Determining the appropriate structure for foreign-owned businesses
Business formation in the United States is relatively easy, and businesses can be organized without regard to the citizenship or residency of the owner. There are many different types of legal entities available in most U.S. jurisdictions. The entity type most often used by companies from abroad is the business corporation, but other entity types may also have a role.
Required company records
Businesses and individuals subject to U.S. and state taxes are required to maintain records that sufficiently verify tax returns. Companies must satisfy the reporting requirements of states having jurisdiction over their operations. Publicly traded companies must file annual reports with the federal U.S. Securities and Exchange Commission. Financial statements required by the SEC must be audited.
Generally, there are no uniform national requirements as to the type of accounting and reporting systems used. Business systems should follow U.S. generally accepted accounting principles (GAAP) and meet the specific accounting and management information needs of the business. The SEC issues guidelines for those companies whose shares are publicly traded. There are also various tax accounting rules, and regulated industries frequently are subject to statutory reporting. GAAP accounting records can be modified to satisfy tax or statutory reporting requirements.
The following are the most common business entities:
Corporation (business corporation)
The U.S. entity known as a corporation or business corporation is the business form most comparable to limited liability entities found in other countries. It continues to be the most common legal form used in the United States. Corporations are governed by state law. Ownership is represented by shares issued by the corporation. In most cases, corporations pay federal income tax based on their earnings. Most states (but not all) also impose an income tax and franchise taxes on corporations registered in their jurisdictions. However, in certain circumstances, corporations can elect to be treated like a partnership, so that the corporate income is attributed to, and income taxes are paid by, the shareholders. Corporations making this election are known as S corporations—a name derived from a section of the federal Internal Revenue Code.
Limited liability company
Another common type of business entity, and one that has become very popular in America, is the limited liability company, or LLC. LLCs have characteristics in common with corporations and partnerships. These entities are formed under the law of one of the states and operate like corporations, in many respects. However, LLCs are not subject to income tax.

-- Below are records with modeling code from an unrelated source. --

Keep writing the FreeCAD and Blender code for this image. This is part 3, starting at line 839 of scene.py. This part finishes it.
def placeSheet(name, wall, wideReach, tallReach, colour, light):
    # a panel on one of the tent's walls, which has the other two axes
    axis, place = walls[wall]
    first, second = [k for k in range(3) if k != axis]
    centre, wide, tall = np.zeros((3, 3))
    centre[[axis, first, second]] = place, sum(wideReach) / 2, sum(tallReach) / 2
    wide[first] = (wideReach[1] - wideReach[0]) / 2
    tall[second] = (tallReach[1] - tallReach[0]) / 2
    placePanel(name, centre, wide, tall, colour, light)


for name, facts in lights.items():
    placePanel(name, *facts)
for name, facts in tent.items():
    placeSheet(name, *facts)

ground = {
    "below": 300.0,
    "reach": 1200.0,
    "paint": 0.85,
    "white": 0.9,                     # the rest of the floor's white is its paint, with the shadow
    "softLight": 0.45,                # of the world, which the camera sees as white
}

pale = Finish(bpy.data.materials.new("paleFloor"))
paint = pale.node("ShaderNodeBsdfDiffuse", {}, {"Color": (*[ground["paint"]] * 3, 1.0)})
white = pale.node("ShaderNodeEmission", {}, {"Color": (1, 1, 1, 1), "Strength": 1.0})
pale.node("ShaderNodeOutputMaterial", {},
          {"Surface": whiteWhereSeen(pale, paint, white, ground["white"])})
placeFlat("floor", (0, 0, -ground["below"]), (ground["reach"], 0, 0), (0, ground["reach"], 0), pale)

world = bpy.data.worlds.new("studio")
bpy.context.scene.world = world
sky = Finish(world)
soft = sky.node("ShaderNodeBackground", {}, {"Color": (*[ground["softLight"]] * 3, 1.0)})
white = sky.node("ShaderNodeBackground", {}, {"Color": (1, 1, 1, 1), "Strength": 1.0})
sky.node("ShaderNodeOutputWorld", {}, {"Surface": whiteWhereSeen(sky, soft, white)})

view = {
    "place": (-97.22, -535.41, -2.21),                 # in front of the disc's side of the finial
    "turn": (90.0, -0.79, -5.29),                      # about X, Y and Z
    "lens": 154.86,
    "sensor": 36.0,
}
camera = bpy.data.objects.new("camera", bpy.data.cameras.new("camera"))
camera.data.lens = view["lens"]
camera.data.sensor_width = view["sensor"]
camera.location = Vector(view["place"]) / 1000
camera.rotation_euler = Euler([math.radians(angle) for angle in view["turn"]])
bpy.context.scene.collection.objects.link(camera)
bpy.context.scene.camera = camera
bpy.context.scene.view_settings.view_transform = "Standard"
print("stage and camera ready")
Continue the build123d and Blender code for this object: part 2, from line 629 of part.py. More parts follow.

As in partnerships, the income of an LLC is attributed to the owners in proportion to their ownership stake, and these owners are responsible for the payment of income tax. LLCs can provide many advantages for business owners, but various elements of U.S. tax law can create serious disadvantages, if the owner is a foreign company.
Partnerships generally are created by contract. They are governed by state law. Generally speaking, partnership entities are not subject to income tax. Instead, the earnings of a partnership flow through to the partners, and any federal or state income tax is the obligation of the partners in proportion to their partnership interest. There are general partnerships and limited partnerships. In general, every partner is legally responsible (liable) for the obligations of the partnership. In a limited partnership, legal liability is limited to the partner’s capital contribution to the partnership.
Foreign companies can establish unincorporated branches in the United States. In such cases, legal liability flows through to the parent corporation. However, given the ease and moderate expense of forming a formal U.S. entity, and the possible tax and legal advantages, most foreign companies choose to organize under one of the entity arrangements described above.
Contractual joint ventures
Joint ventures are usually formed for specific, limited purposes, such as a construction project or mineral exploration. Joint ventures can be undertaken between any two or more business entities or persons. The operating entity can be either a partnership or a corporation.
A holding company is a corporation formed for the principal purpose of owning the stock and securities of other legal entities. A U.S. holding company permits certain costs of searching for and starting a new business to be charged against present or future profits for tax purposes. Where two or more operations are contemplated, a holding company may allow the losses of one to be charged against the profits of the others.
It is not uncommon for very small businesses in the United States to be set up as sole proprietorships. All assets and liabilities belong to the owners, and all business and personal assets are at risk. However, this risk can be limited through liability insurance. This approach is seldom used by foreign companies with operations in the United States.